The problem comes with IPv4-only players. I theorize that one should be able to NAT their connections, so connecting to wan.mydomain on port 25568 gives you a connection to minecraft-rails.mydomain:25565, but my PFsense 2.1-BETA0 box doesn't seem to want to do NAT from the IPv4 WAN connection to the internal IPv6 address of the Minecraft servers. What could I do to get around this? I suppose I could also supply each of the servers with in internal-only IPv4 address and have the server bind to both IPv4 and IPv6, then set up standard NAT, but that seems inelegant. Thoughts?
 
NAT is inelegant. Deal with it.

I suppose I could also supply each of the servers with in internal-only IPv4 address and have the server bind to both IPv4 and IPv6, then set up standard NAT
There you go.
 
Remove the association of NAT and IPv6 from your brain. Oil and water do not mix no matter how you shake the bottle. In IPv6 land NAT = drugs and we say just no to drugs. IPv6 is IPv6 and IPv4 is IPv4 trying to do anything to make one the other is as you put it inelegant. Dual stack is the only proper way to do this and not be some overly complex kludge prone to break every time a mouse sneezes.
 
There are other ways of doing what you want not using NAT. For example, minecraft since v1.3 supports SRV DNS records which allow you to map particular DNS hostnames to IP/Port combinations. You could use SRV records to instruct IPv4 clients to connect to the same IP address but different port numbers then do the NAT and port translation to the correct server on the edge device.
 
Remove the association of NAT and IPv6 from your brain. Oil and water do not mix no matter how you shake the bottle. In IPv6 land NAT = drugs and we say just no to drugs. IPv6 is IPv6 and IPv4 is IPv4 trying to do anything to make one the other is as you put it inelegant. Dual stack is the only proper way to do this and not be some overly complex kludge prone to break every time a mouse sneezes.
I understand the difference between the two, I promise. NAT just seemed like the best option for compatibility with all the IPv4-only clients out there...
There are other ways of doing what you want not using NAT. For example, minecraft since v1.3 supports SRV DNS records which allow you to map particular DNS hostnames to IP/Port combinations. You could use SRV records to instruct IPv4 clients to connect to the same IP address but different port numbers then do the NAT and port translation to the correct server on the edge device.
... but this is clearly a better option. Thanks for pointing this out, I'll give it a shot and report back :)
 
Remove the association of NAT and IPv6 from your brain. Oil and water do not mix no matter how you shake the bottle. In IPv6 land NAT = drugs and we say just no to drugs. IPv6 is IPv6 and IPv4 is IPv4 trying to do anything to make one the other is as you put it inelegant. Dual stack is the only proper way to do this and not be some overly complex kludge prone to break every time a mouse sneezes.

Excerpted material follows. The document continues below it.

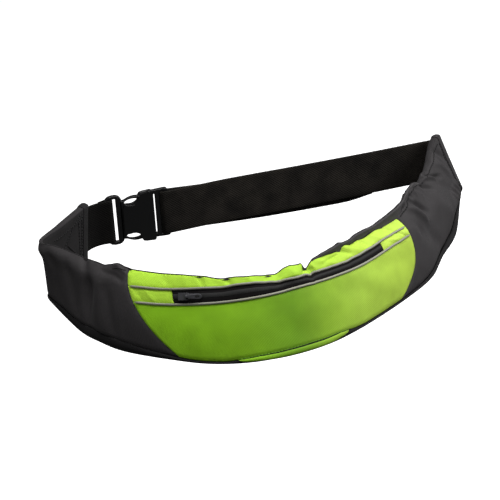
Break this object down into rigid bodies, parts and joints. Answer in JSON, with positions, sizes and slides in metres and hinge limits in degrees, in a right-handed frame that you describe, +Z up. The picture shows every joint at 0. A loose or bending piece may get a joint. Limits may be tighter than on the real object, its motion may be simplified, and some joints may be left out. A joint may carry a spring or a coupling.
{
  "type": "waist belt pack",
  "caption": "Slim sports waist pack in its worn loop: lime green zipped front with silver pipings, charcoal wings, black webbing and a side-release buckle.",
  "frame": {"origin": "middle of the waist loop, at the height of the middle of the webbing", "axes": "+X to the wearer's left, +Y to the buckle at the back of the loop, +Z up"},
  "size_m": [0.3749, 0.2073, 0.0681],
  "materials": {
    "green_ripstop": "lime green woven polyester, fine rip weave, slight sheen",
    "charcoal_nylon": "charcoal woven nylon, matt",
    "gusset_nylon": "near black woven nylon and edge tape, matt",
    "black_webbing": "black polyamide webbing, fine ribs",
    "reflective_piping": "silver grey reflective piping",
    "zip_tape": "black woven zip tape",
    "zip_coil": "black nylon coil",
    "zip_metal": "dark painted zinc alloy",
    "moulded_acetal": "black moulded acetal, fine grain"
  },
  "bodies": {
    "pack": {"wing_left": "charcoal_nylon", "wing_right": "charcoal_nylon", "back_panel": "charcoal_nylon", "top_strip": "green_ripstop", "front_panel": "green_ripstop", "zip_end_left": "green_ripstop", "zip_end_right": "green_ripstop", "bottom_lip": "green_ripstop", "zip_tape": "zip_tape", "zip_coil": "zip_coil", "bottom_gusset": "gusset_nylon", "top_binding": "gusset_nylon", "end_binding_left": "gusset_nylon", "end_binding_right": "gusset_nylon", "piping_upper": "reflective_piping", "piping_lower": "reflective_piping", "zip_slider": "zip_metal", "webbing_short": "black_webbing", "webbing_long": "black_webbing", "buckle_male": "moulded_acetal", "buckle_female": "moulded_acetal"},
    "pull": {"zip_pull": "zip_metal"}
  },
  "joints": [
    {"name": "pull_flip", "type": "hinge", "parent": "pack", "child": "pull", "pos_m": [-0.0872, -0.08342, 0.01042], "axis": [-0.2095, -0.5129, -0.8325], "range_deg": [0, 190]}
  ]
}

Oil and water mixes well when you put an egg into the formula :)

Even if you doesnt necessary need NAT for the same reasons when using IPv6 there are still situations where NAT have its purposes.

Something that many seem to forget with IPv6 is that each physical interface is designed to have multiple IPv6 addresses (where in the IPv4 world this is somewhat uncommon, I mean you usually just have one ip and thats it).